Bad Astronomy

Followup: Green objects in space

A while back, I wrote about why there are no green stars in the sky (you should read that post first; some of the concepts below are explained there).

But that’s not to say there are no green objects in space. There are!

Low-density gas clouds, like NGC 6826 (which I studied for my Masters degree, incidentally), emit light in a very different way than stars do; they aren’t blackbodies at all. They are more like fluorescent lights, giving off lights at very specific colors, and not continuously across the spectrum.

A dying star blows out elemental oxygen, which glows green under the right conditions.

Bruce Balick (University of Washington), Jason Alexander (University of Washington), Arsen Hajian (U.S. Naval Observatory), Yervant Terzian (Cornell University), Mario Perinotto (University of Florence, Italy), Patrizio Patriarchi (Arcetri Observatory, Italy) and NASA/ESA

If the cosmic gas is hot, and contains oxygen, the nebula can strongly emit light at about 500 nanometers, smack in the green part of the spectrum. They also emit some red and other colors, but they don’t emit across the entire spectrum like stars do. These objects do in fact look very green through the telescope, but remember, they’re not stars!

The planet Uranus looks green too, but that’s because its upper atmosphere has lots of methane, which absorbs red light. Again, it’s not a star so it doesn’t count.

Now, I do have to say, there is a way for some stars to kinda sorta look green. We sense colors not just on an absolute scale, but also by comparison as well. An object that looks one shade of red by itself will look a different shade if you put it next to a yellow object. Your eyes and brain together can be fooled this way.

Almach is multiple star system in Andromeda (though to the eye it looks like just one star), and its components do just this. The brightest star is an orange giant, a star like the Sun that’s dying. It’s cooler than the Sun, and so looks orange to the eye.
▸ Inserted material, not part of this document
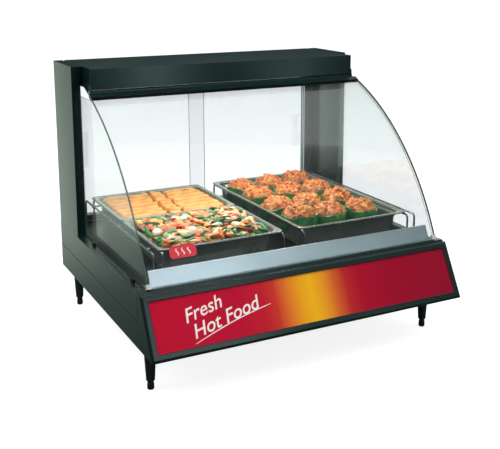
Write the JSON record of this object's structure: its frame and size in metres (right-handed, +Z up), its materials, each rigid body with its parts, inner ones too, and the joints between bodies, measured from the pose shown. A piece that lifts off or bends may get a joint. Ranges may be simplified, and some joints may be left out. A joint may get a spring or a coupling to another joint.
{
  "type": "heated food display case",
  "caption": "Countertop heated display case with a lift-up curved glass front, sliding glass rear doors, wire racks, food pans, slanted sign and tapered legs.",
  "frame": {"origin": "middle of the footprint, on the counter under the feet", "axes": "+X to the right as a customer at the front sees it, +Y to the rear, +Z up"},
  "size_m": [0.826, 0.7226, 0.682],
  "materials": {
    "black_paint": "satin",
    "stainless": "brushed",
    "hard_coat": "hard anodised",
    "screw_steel": "plain",
    "aluminium": "satin",
    "polished_reflector": "polished",
    "element_sheath": "matt",
    "clear_glass": "clear",
    "lamp_glass": "frosted",
    "rack_wire": "plated",
    "sign_graphic": "printed",
    "clear_plastic": "clear",
    "black_plastic": "moulded",
    "heater_mat": "matt",
    "insulation": "fibrous",
    "pepper_food": "food",
    "slab_food": "food",
    "vegetable_food": "food"
  },
  "bodies": {
    "case": {"base_pan": "black_paint", "lower_side_panel_left": "black_paint", "lower_side_panel_right": "black_paint", "upper_side_panel_left": "black_paint", "upper_side_panel_right": "black_paint", "rear_panel": "black_paint", "front_panel": "black_paint", "sign_frame": "black_paint", "control_panel": "black_paint", "column_left": "black_paint", "column_right": "black_paint", "hood_shell": "black_paint", "hood_end_caps": "black_paint", "hood_underplate": "black_paint", "hinge_brackets": "black_paint", "side_glass_clips": "black_paint", "deck_plate": "hard_coat", "inner_strip": "stainless", "rear_screws": "screw_steel", "hinge_rod": "screw_steel", "door_jambs": "aluminium", "lower_door_track": "aluminium", "upper_door_track": "aluminium", "reflector": "polished_reflector", "infrared_element": "element_sheath", "side_glass_left": "clear_glass", "side_glass_right": "clear_glass", "display_lamps": "lamp_glass", "sign_insert": "sign_graphic", "thermostat_body": "black_plastic", "cord_gland": "black_plastic", "lamp_sockets": "black_plastic", "leg_front_left": "black_plastic", "leg_front_right": "black_plastic", "leg_rear_left": "black_plastic", "leg_rear_right": "black_plastic", "heater_blanket": "heater_mat", "insulation_board": "insulation"},
    "glass_front": {"front_glass": "clear_glass", "glass_hinge_rail": "black_paint", "glass_bumpers": "clear_plastic"},
    "left_door": {"rear_door_left": "clear_glass", "door_pull_left": "clear_plastic"},
    "right_door": {"rear_door_right": "clear_glass", "door_pull_right": "clear_plastic"},
    "left_rack": {"pan_rack_left": "rack_wire"},
    "right_rack": {"pan_rack_right": "rack_wire"},
    "full_pan_set": {"full_pan": "stainless", "stuffed_peppers": "pepper_food"},
    "rear_pan_set": {"rear_half_pan": "stainless", "baked_slabs": "slab_food"},
    "front_pan_set": {"front_half_pan": "stainless", "mixed_vegetables": "vegetable_food"},
    "heat_rocker": {"heat_switch": "black_plastic"},
    "lamp_rocker": {"lamp_switch": "black_plastic"},
    "heat_knob": {"thermostat_knob": "black_plastic"},
    "front_left_foot": {"foot_front_left": "black_plastic"},
    "front_right_foot": {"foot_front_right": "black_plastic"},
    "rear_left_foot": {"foot_rear_left": "black_plastic"},
    "rear_right_foot": {"foot_rear_right": "black_plastic"}
  },
  "joints": [
    {"name": "glass_hinge", "type": "hinge", "parent": "case", "child": "glass_front", "pos_m": [0, 0.12033, 0.622], "axis": [-1, 0, 0], "range_deg": [0, 45]},
    {"name": "left_door_slide", "type": "slide", "parent": "case", "child": "left_door", "axis": [1, 0, 0], "range_m": [0, 0.34]},
    {"name": "right_door_slide", "type": "slide", "parent": "case", "child": "right_door", "axis": [-1, 0, 0], "range_m": [0, 0.34]},
    {"name": "left_rack_lift", "type": "slide", "parent": "case", "child": "left_rack", "axis": [0, 0, 1], "range_m": [0, 0.02]},
    {"name": "right_rack_lift", "type": "slide", "parent": "case", "child": "right_rack", "axis": [0, 0, 1], "range_m": [0, 0.02]},
    {"name": "full_pan_lift", "type": "slide", "parent": "right_rack", "child": "full_pan_set", "axis": [0, 0, 1], "range_m": [0, 0.05]},
    {"name": "rear_pan_lift", "type": "slide", "parent": "left_rack", "child": "rear_pan_set", "axis": [0, 0, 1], "range_m": [0, 0.05]},
    {"name": "front_pan_lift", "type": "slide", "parent": "left_rack", "child": "front_pan_set", "axis": [0, 0, 1], "range_m": [0, 0.05]},
    {"name": "heat_switch_rock", "type": "hinge", "parent": "case", "child": "heat_rocker", "pos_m": [0.222, 0.34083, 0.17], "axis": [-1, 0, 0], "range_deg": [0, 14]},
    {"name": "lamp_switch_rock", "type": "hinge", "parent": "case", "child": "lamp_rocker", "pos_m": [0.256, 0.34083, 0.17], "axis": [-1, 0, 0], "range_deg": [0, 14]},
    {"name": "heat_knob_turn", "type": "hinge", "parent": "case", "child": "heat_knob", "pos_m": [0.302, 0.34083, 0.17], "axis": [0, -1, 0], "range_deg": [0, 270]},
    {"name": "front_left_foot_turn", "type": "hinge", "parent": "case", "child": "front_left_foot", "pos_m": [-0.378, -0.25167, 0.02], "axis": [0, 0, 1], "continuous": true},
    {"name": "front_right_foot_turn", "type": "hinge", "parent": "case", "child": "front_right_foot", "pos_m": [0.378, -0.25167, 0.02], "axis": [0, 0, 1], "continuous": true},
    {"name": "rear_left_foot_turn", "type": "hinge", "parent": "case", "child": "rear_left_foot", "pos_m": [-0.378, 0.31483, 0.02], "axis": [0, 0, 1], "continuous": true},
    {"name": "rear_right_foot_turn", "type": "hinge", "parent": "case", "child": "rear_right_foot", "pos_m": [0.378, 0.31483, 0.02], "axis": [0, 0, 1], "continuous": true}
  ]
}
The other three stars comprising the Almach system are white dwarfs, dead stars that glow due to their leftover heat. Two of them are barely separable by telescope, and the third orbits one so closely it’s impossible to see. But the combined light of these three stars is whitish… but when you look at it through a telescope, with the orange star visible as well, the trinary takes on an emerald green glow! It’s not real, in that it’s an illusion, but it does still look green. Interestingly, in all the images I found, it looks bluish; maybe the camera is not as easily fooled as our brains. Other examples of multiple stars like this can be found, too.

But is there a star that’s intrinsically green? Zubeneschamali is the second brightest star in the constellation of Libra. It’s somewhat hotter than the Sun, and some people claim it looks green to them, while other say it looks white. It’s unclear why; some people’s sensitivities are different, but it might also have to due with the star itself: Zubeneschamali is a young star and a rapid rotator, which might affect its colors (the emitted light from a star is not really a blackbody, and its youth and rotation might have some influence on its emitted colors).

So maybe, maybe, there is one intrinsically green star, but even then it’s controversial.

There are several lessons here. One is that stars really can’t be intrinsically green; they need to be seen against a contrasting color to look green, and even then it’s just a trick. Also, there are green objects in space, but they are very different than stars (gas clouds and planets). And finally, the color we see from an object depends on how that object emits light, which can be just as important as the light emitted itself.